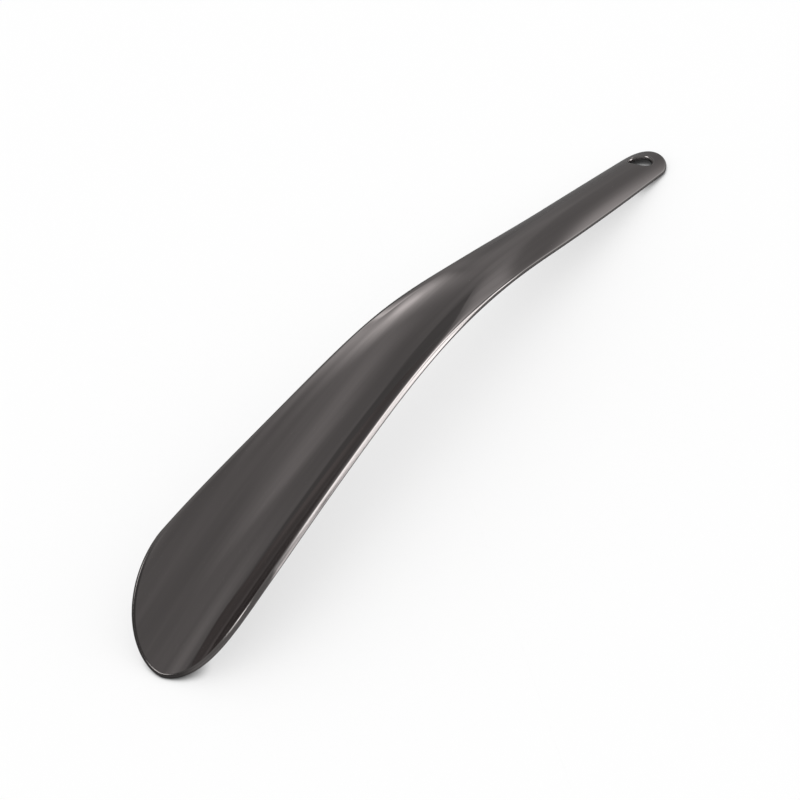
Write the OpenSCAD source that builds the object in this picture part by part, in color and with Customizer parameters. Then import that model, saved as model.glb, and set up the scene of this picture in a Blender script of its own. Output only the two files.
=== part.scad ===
// Long shoehorn pressed from a single sheet of polished steel.
//
// The sheet starts as a flat blank with a broad rounded blade at one end and
// a narrow rounded handle at the other. Pressing hollows the blade so that it
// cups a heel, crowns the handle the opposite way so that it is stiff and
// comfortable to hold, and bends the whole length into a shallow arch. A hole
// is punched through the crown near the handle end for a hook or a cord.
//
// Frame: the horn lies at rest on a table, hollow side of the blade up.
// X runs along the length from the blade tip (-X) to the handle end (+X),
// Y runs across, Z is up. The origin is the centre of the footprint.

/* [Sheet] */
// Length from the blade tip to the handle end
overall_length = 300; // [260:5:360]
// Thickness of the steel sheet
sheet_thickness = 1.8; // [1.6:0.1:2.2]
// Radius that breaks both corners of the cut edge
edge_radius = 0.75; // [0.3:0.05:0.75]

/* [Lengthwise arch] */
// Height of the sheet at the blade tip
tip_rise = 0.9; // [0.6:0.1:3]
// Height that pulls the front of the blade up
toe_rise = 15.1; // [10:0.1:20]
// Height that pulls the middle of the blade up
blade_rise = 22.4; // [16:0.1:28]
// Height that pulls the neck up, where the blade meets the handle
neck_rise = 27.2; // [20:0.1:33]
// Height that pulls the start of the handle up
grip_rise = 23.7; // [17:0.1:29]
// Height that pulls the middle of the handle up
handle_rise = 14.4; // [9:0.1:19]
// Height of the sheet at the handle end, measured on the crown
end_rise = 1.9; // [1:0.1:6]

/* [Blank width, measured around the curve] */
// Width that the rounded tip is cut from
tip_width = 59.4; // [48:0.1:64]
// Width of the blank at the broad front of the blade
toe_width = 52.2; // [44:0.1:58]
// Width of the blank halfway up the blade
blade_width = 43; // [36:0.1:48]
// Width of the blank at the upper blade
shoulder_width = 36.6; // [31:0.1:42]
// Width of the blank where the blade runs into the neck
throat_width = 31.9; // [26:0.1:36]
// Width of the blank at the neck
neck_width = 22.9; // [19:0.1:27]
// Width of the blank at the start of the handle
grip_width = 24.3; // [20:0.1:27]
// Width of the blank along the handle
handle_width = 22.9; // [19:0.1:26]
// Width that the rounded handle end is cut from
end_width = 18.7; // [16:0.1:22]
// Length of the rounded tip of the blade
tip_length = 38.8; // [30:0.2:46]
// Fullness of the tip outline, 2 is an ellipse and less is more pointed
tip_fullness = 1.71; // [1.5:0.01:2.2]
// Length of the rounded handle end
end_length = 9.2; // [8:0.2:11]

/* [Pressed cross curve] */
// Radius of the hollow at the tip of the blade
toe_hollow = 25; // [24:0.5:40]
// Radius of the hollow halfway up the blade
blade_hollow = 28; // [24:0.5:40]
// Radius of the hollow at the upper blade
shoulder_hollow = 24; // [19:0.5:34]
// Radius of the hollow just before the neck
neck_hollow = 31; // [24:0.5:60]
// Radius of the crown just after the neck
neck_crown = 18; // [14:0.5:30]
// Radius of the crown along the handle
handle_crown = 13; // [11:0.5:20]
// Radius of the crown at the handle end
end_crown = 14.5; // [11:0.5:20]

/* [Hanging hole] */
// Diameter of the hole punched through the handle
hole_diameter = 8.5; // [6:0.5:10]
// Distance from the handle end to the centre of the hole
hole_setback = 9.8; // [8.5:0.1:14]

/* [Hidden] */

// How finely the skin is divided.
tip_stations = 16;
run_stations = 54;
end_stations = 10;
face_steps = 16;
corner_steps = 3;
hole_sides = 64;
// Curve below which the sheet counts as straight, one over a radius in millimetres.
straight_limit = 0.00001;

half_sheet = sheet_thickness / 2;
arch = [tip_rise, toe_rise, blade_rise, neck_rise, grip_rise, handle_rise, end_rise];
half_blank = [tip_width, toe_width, blade_width, shoulder_width, throat_width,
              neck_width, grip_width, handle_width, end_width] / 2;
cross_curve = [1 / toe_hollow, 1 / blade_hollow, 1 / blade_hollow, 1 / shoulder_hollow,
               1 / neck_hollow, -1 / neck_crown, -1 / handle_crown, -1 / end_crown];

// Smooth cubic curve steered by evenly spaced pull values, s from 0 to 1.
function pull(c, i) =
    i < 0 ? 2 * c[0] - c[1]
    : i > len(c) - 1 ? 2 * c[len(c) - 1] - c[len(c) - 2]
    : c[i];
function span_index(c, s) = min(floor(s * (len(c) - 1)), len(c) - 2);
function smooth(c, s) =
    let (i = span_index(c, s))
    let (f = s * (len(c) - 1) - i)
    ((1 - f) ^ 3 * pull(c, i - 1)
     + (3 * f ^ 3 - 6 * f ^ 2 + 4) * pull(c, i)
     + (-3 * f ^ 3 + 3 * f ^ 2 + 3 * f + 1) * pull(c, i + 1)
     + f ^ 3 * pull(c, i + 2)) / 6;
function steepness(c, s) =
    let (i = span_index(c, s))
    let (f = s * (len(c) - 1) - i)
    (-(1 - f) ^ 2 * pull(c, i - 1)
     + (3 * f ^ 2 - 4 * f) * pull(c, i)
     + (-3 * f ^ 2 + 2 * f + 1) * pull(c, i + 1)
     + f ^ 2 * pull(c, i + 2)) * (len(c) - 1) / 2;

// Direction square to the arch at a distance x from the tip.
function arch_normal(x) =
    let (fall = -steepness(arch, x / overall_length) / overall_length)
    [fall, 0, 1] / norm([fall, 0, 1]);

// Point of the pressed sheet: x from the tip, u around the cross curve,
// h above the middle of the sheet.
function sheet_point(x, u, h) =
    let (bend = smooth(cross_curve, x / overall_length))
    let (k = abs(bend) < straight_limit ? straight_limit : bend)
    let (turn = k * u * 180 / PI)
    let (up = arch_normal(x))
    [x, sin(turn) / k, smooth(arch, x / overall_length)]
    + up * ((1 - cos(turn)) / k)
    + (cos(turn) * up - [0, sin(turn), 0]) * h;

// Outline of the flat blank: half width at a distance x from the tip.
function end_taper(x, length, fullness) =
    let (q = max(0, 1 - x / length))
    (1 - q ^ fullness) ^ (1 / fullness);
function blank_half_width(x) =
    smooth(half_blank, x / overall_length)
    * end_taper(x, tip_length, tip_fullness)
    * end_taper(overall_length - x, end_length, 2);

// Stations along the length, crowded together where the two ends round off.
run_length = overall_length - tip_length - end_length;
stations = concat(
    [for (i = [0 : tip_stations - 1]) tip_length * (1 - cos(90 * i / tip_stations))],
    [for (i = [0 : run_stations - 1]) tip_length + run_length * i / run_stations],
    [for (i = [0 : end_stations]) overall_length - end_length * (1 - sin(90 * i / end_stations))]);
last = len(stations) - 1;
outline = [for (i = [0 : last])
    [stations[i], i == 0 || i == last ? 0 : blank_half_width(stations[i])]];

// Direction square to the outline in the plane of the flat blank.
function outline_normal(i) =
    i == 0 ? [-1, 0]
    : i == last ? [1, 0]
    : let (run = outline[i + 1] - outline[i - 1]) [-run[1], run[0]] / norm(run);

// Half section of the cut edge, from the upper face round to the lower face.
corner = [for (i = [0 : corner_steps])
    let (a = 90 * i / corner_steps)
    [edge_radius * (1 - sin(a)), half_sheet - edge_radius * (1 - cos(a))]];
edge = concat(corner, [for (i = [corner_steps : -1 : 0]) [corner[i][0], -corner[i][1]]]);
edge_last = len(edge) - 1;

// Skin point at station i, level j of the cut edge, v from -1 to 1 across the sheet.
function skin_point(i, j, v) =
    let (p = outline[i] - outline_normal(i) * edge[j][0])
    sheet_point(p[0], v * p[1], edge[j][1]);

// One closed ring of skin points per station: upper face from +Y to -Y, the
// -Y edge, lower face back to +Y, then the +Y edge.
function ring(i) = concat(
    [for (k = [0 : face_steps]) skin_point(i, 0, 1 - 2 * k / face_steps)],
    [for (j = [1 : edge_last - 1]) skin_point(i, j, -1)],
    [for (k = [0 : face_steps]) skin_point(i, edge_last, -1 + 2 * k / face_steps)],
    [for (j = [edge_last - 1 : -1 : 1]) skin_point(i, j, 1)]);
ring_size = 2 * (face_steps + edge_last);

// At both ends the ring closes up into the bare edge line.
function end_line(i) = [for (j = [0 : edge_last]) skin_point(i, j, 1)];
function line_slot(k) =
    k <= face_steps ? 0
    : k <= face_steps + edge_last ? k - face_steps
    : k <= 2 * face_steps + edge_last ? edge_last
    : ring_size - k;
line_size = edge_last + 1;
function skin_index(i, k) =
    let (m = (k + ring_size) % ring_size)
    i == 0 ? line_slot(m)
    : i == last ? line_size + (last - 1) * ring_size + line_slot(m)
    : line_size + (i - 1) * ring_size + m;

raw_points = concat(
    end_line(0),
    [for (i = [1 : last - 1]) each ring(i)],
    end_line(last));
skin_faces = [for (i = [0 : last - 1])
    for (k = [0 : ring_size - 1])
    let (a = skin_index(i, k))
    let (b = skin_index(i, k + 1))
    let (c = skin_index(i + 1, k + 1))
    let (d = skin_index(i + 1, k))
    for (t = [[a, b, c], [a, c, d]])
    if (t[0] != t[1] && t[1] != t[2] && t[2] != t[0]) t];

// Shift that brings the middle of the footprint to the origin.
xs = [for (p = raw_points) p[0]];
zs = [for (p = raw_points) p[2]];
rest_shift = [-(min(xs) + max(xs)) / 2, 0, -min(zs)];
skin_points = [for (p = raw_points) p + rest_shift];

// The punch passes square to the arch and clears the crowned sheet on both sides.
hole_x = overall_length - hole_setback;
hole_axis = arch_normal(hole_x);
hole_tilt = atan2(hole_axis[0], hole_axis[2]);
punch_length = 6 * sheet_thickness;

module hanging_hole() {
    translate(sheet_point(hole_x, 0, 0) + rest_shift)
        rotate([0, hole_tilt, 0])
            cylinder(d = hole_diameter, h = punch_length, center = true, $fn = hole_sides);
}

module shoehorn_pressing() {
    color("dimgray")
        difference() {
            polyhedron(points = skin_points, faces = skin_faces, convexity = 6);
            hanging_hole();
        }
}

shoehorn_pressing();
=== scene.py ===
"""Long shoehorn pressed from one sheet of dark polished steel, lying on a pale studio floor.

The CAD pressing is replaced by a fine smooth skin worked out from the same design sizes, with
rounded cut edges and a rounded hole, so that the polished metal reflects without facets.
Design sizes are in millimetres, and everything handed to Blender is in metres.

A place on the pressing is given on the flat blank that it is pressed from: x runs straight from
the blade tip to the handle end, u runs across from the middle line, round the cross curve, and
h is the height above the middle of the sheet. The far side has u above 0, and the near side,
next to the camera, has u below 0.
"""

import math

import bmesh
import bpy
import numpy as np
from mathutils import Matrix, Vector


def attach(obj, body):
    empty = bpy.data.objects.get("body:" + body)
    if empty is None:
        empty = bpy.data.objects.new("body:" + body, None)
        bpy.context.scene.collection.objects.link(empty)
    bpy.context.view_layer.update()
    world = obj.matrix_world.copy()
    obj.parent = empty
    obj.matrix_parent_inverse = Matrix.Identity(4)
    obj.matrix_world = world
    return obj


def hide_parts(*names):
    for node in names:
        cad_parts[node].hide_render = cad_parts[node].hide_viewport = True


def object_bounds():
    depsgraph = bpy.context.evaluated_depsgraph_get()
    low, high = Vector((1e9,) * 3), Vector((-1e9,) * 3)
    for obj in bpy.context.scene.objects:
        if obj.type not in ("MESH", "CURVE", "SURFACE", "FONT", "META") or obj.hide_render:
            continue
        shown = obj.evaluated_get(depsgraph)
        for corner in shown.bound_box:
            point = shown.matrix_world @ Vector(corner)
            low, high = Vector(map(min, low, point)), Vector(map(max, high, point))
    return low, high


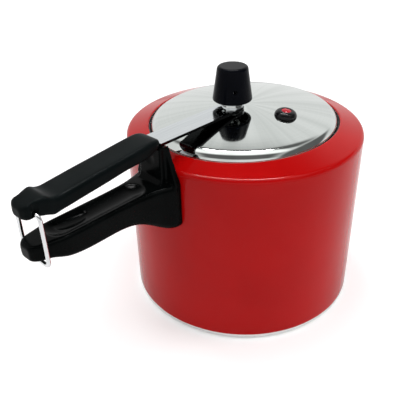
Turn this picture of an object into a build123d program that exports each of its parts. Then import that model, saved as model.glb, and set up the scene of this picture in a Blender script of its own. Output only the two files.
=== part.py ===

########

-- What you have to do --
Starting with the line that contains "hole_axis = arch_normal(hole_x);", repeat each line exactly, and stop once the line that contains "world = obj.matrix_world.copy()" has been repeated.

-- Solution for this problem --
hole_axis = arch_normal(hole_x);
hole_tilt = atan2(hole_axis[0], hole_axis[2]);
punch_length = 6 * sheet_thickness;

module hanging_hole() {
    translate(sheet_point(hole_x, 0, 0) + rest_shift)
        rotate([0, hole_tilt, 0])
            cylinder(d = hole_diameter, h = punch_length, center = true, $fn = hole_sides);
}

module shoehorn_pressing() {
    color("dimgray")
        difference() {
            polyhedron(points = skin_points, faces = skin_faces, convexity = 6);
            hanging_hole();
        }
}

shoehorn_pressing();
=== scene.py ===
"""Long shoehorn pressed from one sheet of dark polished steel, lying on a pale studio floor.

The CAD pressing is replaced by a fine smooth skin worked out from the same design sizes, with
rounded cut edges and a rounded hole, so that the polished metal reflects without facets.
Design sizes are in millimetres, and everything handed to Blender is in metres.

A place on the pressing is given on the flat blank that it is pressed from: x runs straight from
the blade tip to the handle end, u runs across from the middle line, round the cross curve, and
h is the height above the middle of the sheet. The far side has u above 0, and the near side,
next to the camera, has u below 0.
"""

import math

import bmesh
import bpy
import numpy as np
from mathutils import Matrix, Vector


def attach(obj, body):
    empty = bpy.data.objects.get("body:" + body)
    if empty is None:
        empty = bpy.data.objects.new("body:" + body, None)
        bpy.context.scene.collection.objects.link(empty)
    bpy.context.view_layer.update()
    world = obj.matrix_world.copy()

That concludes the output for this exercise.